Supplied data →
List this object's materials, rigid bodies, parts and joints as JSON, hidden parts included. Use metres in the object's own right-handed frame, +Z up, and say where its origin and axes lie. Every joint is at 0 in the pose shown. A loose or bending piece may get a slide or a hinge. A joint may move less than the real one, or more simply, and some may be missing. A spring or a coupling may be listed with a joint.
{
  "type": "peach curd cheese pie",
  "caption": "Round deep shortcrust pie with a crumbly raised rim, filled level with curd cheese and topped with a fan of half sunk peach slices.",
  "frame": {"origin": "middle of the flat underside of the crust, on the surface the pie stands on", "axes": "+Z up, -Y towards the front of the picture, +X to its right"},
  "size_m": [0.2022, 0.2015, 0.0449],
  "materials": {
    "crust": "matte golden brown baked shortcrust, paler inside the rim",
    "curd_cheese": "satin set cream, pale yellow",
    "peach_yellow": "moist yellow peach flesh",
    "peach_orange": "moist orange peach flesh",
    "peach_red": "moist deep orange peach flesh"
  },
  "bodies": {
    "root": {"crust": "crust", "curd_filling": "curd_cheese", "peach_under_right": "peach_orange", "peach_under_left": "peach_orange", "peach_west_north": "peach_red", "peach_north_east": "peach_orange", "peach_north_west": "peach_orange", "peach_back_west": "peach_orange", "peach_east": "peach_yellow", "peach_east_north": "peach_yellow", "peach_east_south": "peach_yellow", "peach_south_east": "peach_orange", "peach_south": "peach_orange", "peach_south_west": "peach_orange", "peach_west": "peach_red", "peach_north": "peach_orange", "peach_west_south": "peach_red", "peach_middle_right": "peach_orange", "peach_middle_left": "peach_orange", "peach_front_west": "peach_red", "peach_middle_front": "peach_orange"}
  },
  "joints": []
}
--
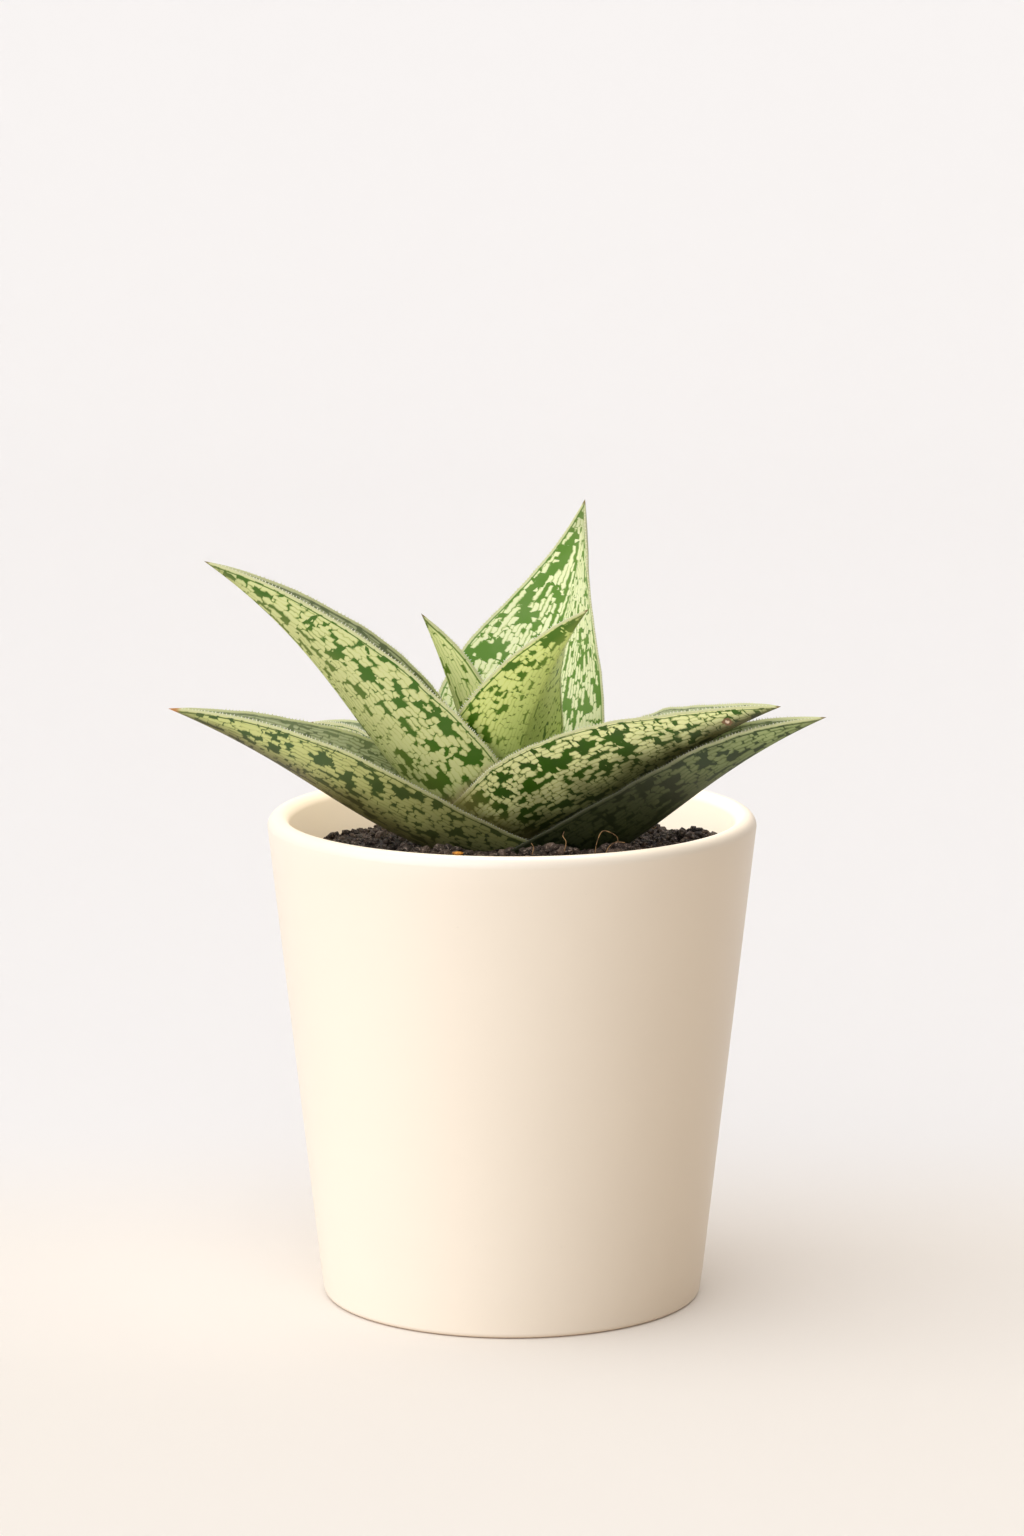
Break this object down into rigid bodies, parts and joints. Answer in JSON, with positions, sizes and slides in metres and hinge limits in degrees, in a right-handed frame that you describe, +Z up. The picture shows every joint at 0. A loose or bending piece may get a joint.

Exercise brief → Make a copy of each line that contains the string "handed".

The solution →
List this object's materials, rigid bodies, parts and joints as JSON, hidden parts included. Use metres in the object's own right-handed frame, +Z up, and say where its origin and axes lie. Every joint is at 0 in the pose shown. A loose or bending piece may get a slide or a hinge. A joint may move less than the real one, or more simply, and some may be missing. A spring or a coupling may be listed with a joint.
Break this object down into rigid bodies, parts and joints. Answer in JSON, with positions, sizes and slides in metres and hinge limits in degrees, in a right-handed frame that you describe, +Z up. The picture shows every joint at 0. A loose or bending piece may get a joint.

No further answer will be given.